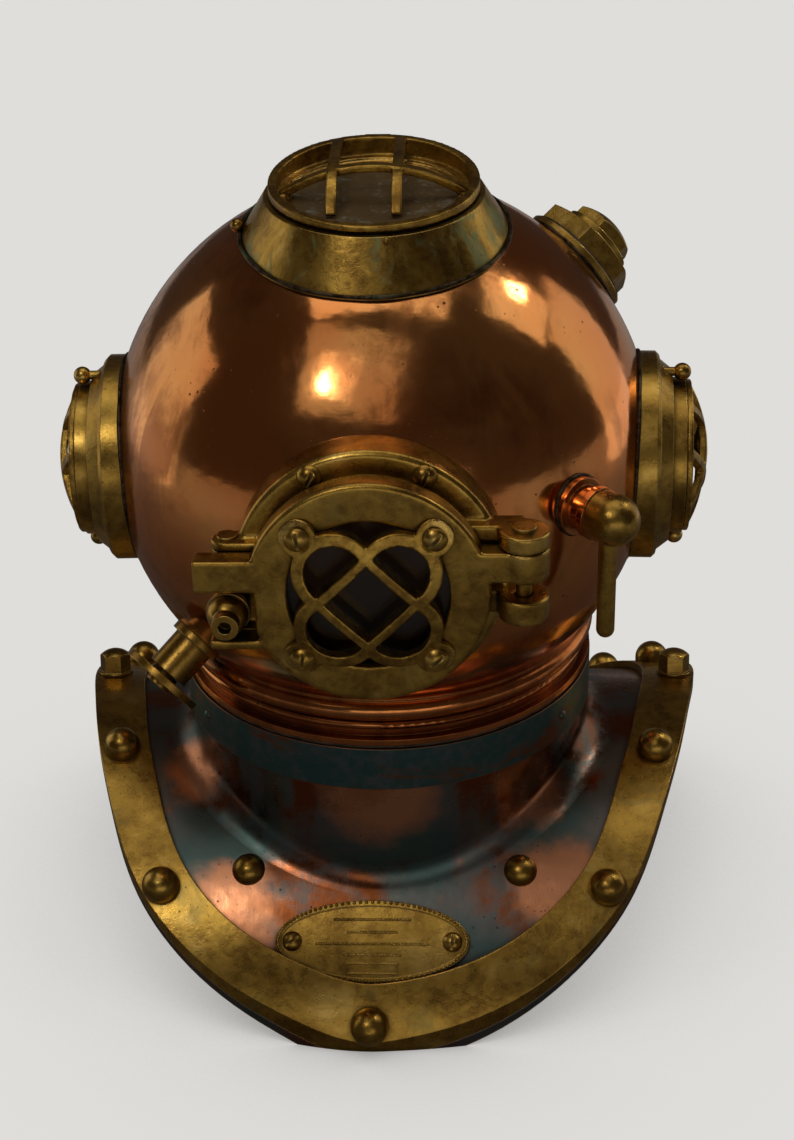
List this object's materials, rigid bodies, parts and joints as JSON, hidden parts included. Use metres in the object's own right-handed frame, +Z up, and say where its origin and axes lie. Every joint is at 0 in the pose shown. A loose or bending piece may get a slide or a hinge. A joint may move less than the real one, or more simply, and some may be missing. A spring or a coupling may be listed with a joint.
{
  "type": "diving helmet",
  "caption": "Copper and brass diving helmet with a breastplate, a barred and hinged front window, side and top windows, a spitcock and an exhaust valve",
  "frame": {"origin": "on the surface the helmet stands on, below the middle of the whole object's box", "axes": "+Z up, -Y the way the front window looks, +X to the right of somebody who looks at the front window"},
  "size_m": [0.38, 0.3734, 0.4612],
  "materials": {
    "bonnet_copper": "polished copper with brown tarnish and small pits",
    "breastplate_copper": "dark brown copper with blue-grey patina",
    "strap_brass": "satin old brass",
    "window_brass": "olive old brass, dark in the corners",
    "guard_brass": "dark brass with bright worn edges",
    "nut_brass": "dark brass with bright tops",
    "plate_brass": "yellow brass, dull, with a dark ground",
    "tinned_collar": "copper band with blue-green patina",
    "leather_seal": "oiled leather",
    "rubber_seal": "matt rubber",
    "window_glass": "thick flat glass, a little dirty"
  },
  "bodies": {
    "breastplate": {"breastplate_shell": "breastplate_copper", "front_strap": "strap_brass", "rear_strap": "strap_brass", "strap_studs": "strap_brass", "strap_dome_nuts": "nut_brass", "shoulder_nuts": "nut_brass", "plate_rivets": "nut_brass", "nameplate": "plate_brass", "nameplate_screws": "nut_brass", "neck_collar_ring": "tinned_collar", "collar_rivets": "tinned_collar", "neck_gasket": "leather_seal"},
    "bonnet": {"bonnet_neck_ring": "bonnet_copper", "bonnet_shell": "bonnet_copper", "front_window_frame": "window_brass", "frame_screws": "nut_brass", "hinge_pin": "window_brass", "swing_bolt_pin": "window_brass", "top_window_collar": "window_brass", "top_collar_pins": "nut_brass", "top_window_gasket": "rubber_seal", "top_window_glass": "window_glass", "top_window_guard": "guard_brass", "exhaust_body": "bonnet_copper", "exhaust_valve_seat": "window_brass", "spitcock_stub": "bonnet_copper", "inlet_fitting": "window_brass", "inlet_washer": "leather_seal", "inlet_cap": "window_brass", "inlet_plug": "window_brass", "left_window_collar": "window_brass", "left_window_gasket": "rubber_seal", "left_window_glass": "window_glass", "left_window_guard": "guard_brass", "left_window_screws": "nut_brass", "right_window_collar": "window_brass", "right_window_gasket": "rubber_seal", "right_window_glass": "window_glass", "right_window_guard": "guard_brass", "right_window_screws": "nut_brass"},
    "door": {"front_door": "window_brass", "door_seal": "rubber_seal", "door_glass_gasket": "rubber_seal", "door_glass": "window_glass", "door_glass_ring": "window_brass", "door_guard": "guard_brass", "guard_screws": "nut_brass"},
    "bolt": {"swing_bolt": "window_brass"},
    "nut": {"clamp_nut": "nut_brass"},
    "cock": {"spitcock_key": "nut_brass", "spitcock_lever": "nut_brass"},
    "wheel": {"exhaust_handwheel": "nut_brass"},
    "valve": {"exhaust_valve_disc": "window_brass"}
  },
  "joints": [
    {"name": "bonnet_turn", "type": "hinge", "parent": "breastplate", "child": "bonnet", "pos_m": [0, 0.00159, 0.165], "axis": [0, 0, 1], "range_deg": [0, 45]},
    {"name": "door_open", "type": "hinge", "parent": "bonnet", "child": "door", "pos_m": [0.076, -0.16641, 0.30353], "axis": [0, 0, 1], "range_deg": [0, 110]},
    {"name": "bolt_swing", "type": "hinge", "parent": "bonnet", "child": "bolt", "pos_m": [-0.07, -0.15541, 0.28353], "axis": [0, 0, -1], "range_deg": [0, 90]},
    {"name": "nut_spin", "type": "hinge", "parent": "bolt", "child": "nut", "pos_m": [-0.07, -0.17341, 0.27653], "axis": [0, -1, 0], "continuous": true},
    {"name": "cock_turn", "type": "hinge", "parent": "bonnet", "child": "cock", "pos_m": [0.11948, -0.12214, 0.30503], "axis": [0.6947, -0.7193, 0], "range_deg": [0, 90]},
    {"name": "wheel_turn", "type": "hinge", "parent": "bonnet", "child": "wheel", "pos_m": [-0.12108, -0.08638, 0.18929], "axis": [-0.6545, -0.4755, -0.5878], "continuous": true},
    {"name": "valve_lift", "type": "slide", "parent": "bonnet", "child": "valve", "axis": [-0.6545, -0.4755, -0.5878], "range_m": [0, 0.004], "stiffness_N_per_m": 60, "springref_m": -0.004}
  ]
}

[TASK STATEMENT] All the data must be duplicated exactly, with nothing added or removed.

[WRITTEN ANSWER]
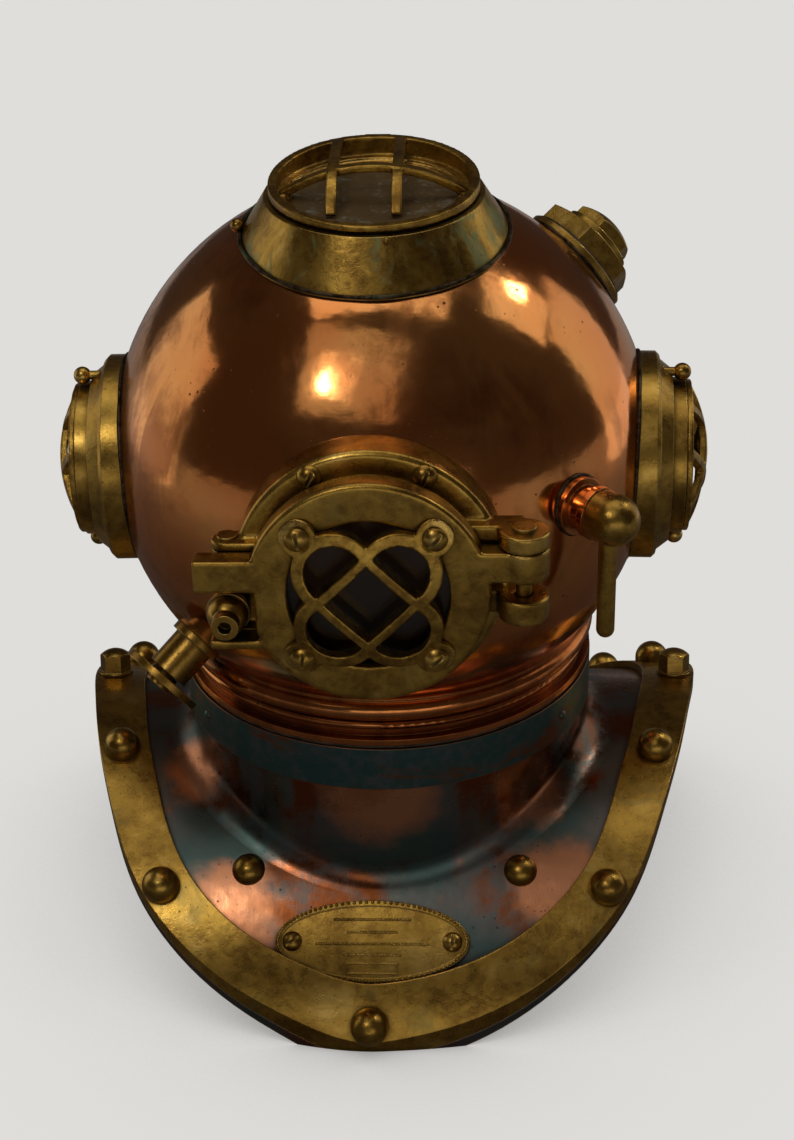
List this object's materials, rigid bodies, parts and joints as JSON, hidden parts included. Use metres in the object's own right-handed frame, +Z up, and say where its origin and axes lie. Every joint is at 0 in the pose shown. A loose or bending piece may get a slide or a hinge. A joint may move less than the real one, or more simply, and some may be missing. A spring or a coupling may be listed with a joint.
{
  "type": "diving helmet",
  "caption": "Copper and brass diving helmet with a breastplate, a barred and hinged front window, side and top windows, a spitcock and an exhaust valve",
  "frame": {"origin": "on the surface the helmet stands on, below the middle of the whole object's box", "axes": "+Z up, -Y the way the front window looks, +X to the right of somebody who looks at the front window"},
  "size_m": [0.38, 0.3734, 0.4612],
  "materials": {
    "bonnet_copper": "polished copper with brown tarnish and small pits",
    "breastplate_copper": "dark brown copper with blue-grey patina",
    "strap_brass": "satin old brass",
    "window_brass": "olive old brass, dark in the corners",
    "guard_brass": "dark brass with bright worn edges",
    "nut_brass": "dark brass with bright tops",
    "plate_brass": "yellow brass, dull, with a dark ground",
    "tinned_collar": "copper band with blue-green patina",
    "leather_seal": "oiled leather",
    "rubber_seal": "matt rubber",
    "window_glass": "thick flat glass, a little dirty"
  },
  "bodies": {
    "breastplate": {"breastplate_shell": "breastplate_copper", "front_strap": "strap_brass", "rear_strap": "strap_brass", "strap_studs": "strap_brass", "strap_dome_nuts": "nut_brass", "shoulder_nuts": "nut_brass", "plate_rivets": "nut_brass", "nameplate": "plate_brass", "nameplate_screws": "nut_brass", "neck_collar_ring": "tinned_collar", "collar_rivets": "tinned_collar", "neck_gasket": "leather_seal"},
    "bonnet": {"bonnet_neck_ring": "bonnet_copper", "bonnet_shell": "bonnet_copper", "front_window_frame": "window_brass", "frame_screws": "nut_brass", "hinge_pin": "window_brass", "swing_bolt_pin": "window_brass", "top_window_collar": "window_brass", "top_collar_pins": "nut_brass", "top_window_gasket": "rubber_seal", "top_window_glass": "window_glass", "top_window_guard": "guard_brass", "exhaust_body": "bonnet_copper", "exhaust_valve_seat": "window_brass", "spitcock_stub": "bonnet_copper", "inlet_fitting": "window_brass", "inlet_washer": "leather_seal", "inlet_cap": "window_brass", "inlet_plug": "window_brass", "left_window_collar": "window_brass", "left_window_gasket": "rubber_seal", "left_window_glass": "window_glass", "left_window_guard": "guard_brass", "left_window_screws": "nut_brass", "right_window_collar": "window_brass", "right_window_gasket": "rubber_seal", "right_window_glass": "window_glass", "right_window_guard": "guard_brass", "right_window_screws": "nut_brass"},
    "door": {"front_door": "window_brass", "door_seal": "rubber_seal", "door_glass_gasket": "rubber_seal", "door_glass": "window_glass", "door_glass_ring": "window_brass", "door_guard": "guard_brass", "guard_screws": "nut_brass"},
    "bolt": {"swing_bolt": "window_brass"},
    "nut": {"clamp_nut": "nut_brass"},
    "cock": {"spitcock_key": "nut_brass", "spitcock_lever": "nut_brass"},
    "wheel": {"exhaust_handwheel": "nut_brass"},
    "valve": {"exhaust_valve_disc": "window_brass"}
  },
  "joints": [
    {"name": "bonnet_turn", "type": "hinge", "parent": "breastplate", "child": "bonnet", "pos_m": [0, 0.00159, 0.165], "axis": [0, 0, 1], "range_deg": [0, 45]},
    {"name": "door_open", "type": "hinge", "parent": "bonnet", "child": "door", "pos_m": [0.076, -0.16641, 0.30353], "axis": [0, 0, 1], "range_deg": [0, 110]},
    {"name": "bolt_swing", "type": "hinge", "parent": "bonnet", "child": "bolt", "pos_m": [-0.07, -0.15541, 0.28353], "axis": [0, 0, -1], "range_deg": [0, 90]},
    {"name": "nut_spin", "type": "hinge", "parent": "bolt", "child": "nut", "pos_m": [-0.07, -0.17341, 0.27653], "axis": [0, -1, 0], "continuous": true},
    {"name": "cock_turn", "type": "hinge", "parent": "bonnet", "child": "cock", "pos_m": [0.11948, -0.12214, 0.30503], "axis": [0.6947, -0.7193, 0], "range_deg": [0, 90]},
    {"name": "wheel_turn", "type": "hinge", "parent": "bonnet", "child": "wheel", "pos_m": [-0.12108, -0.08638, 0.18929], "axis": [-0.6545, -0.4755, -0.5878], "continuous": true},
    {"name": "valve_lift", "type": "slide", "parent": "bonnet", "child": "valve", "axis": [-0.6545, -0.4755, -0.5878], "range_m": [0, 0.004], "stiffness_N_per_m": 60, "springref_m": -0.004}
  ]
}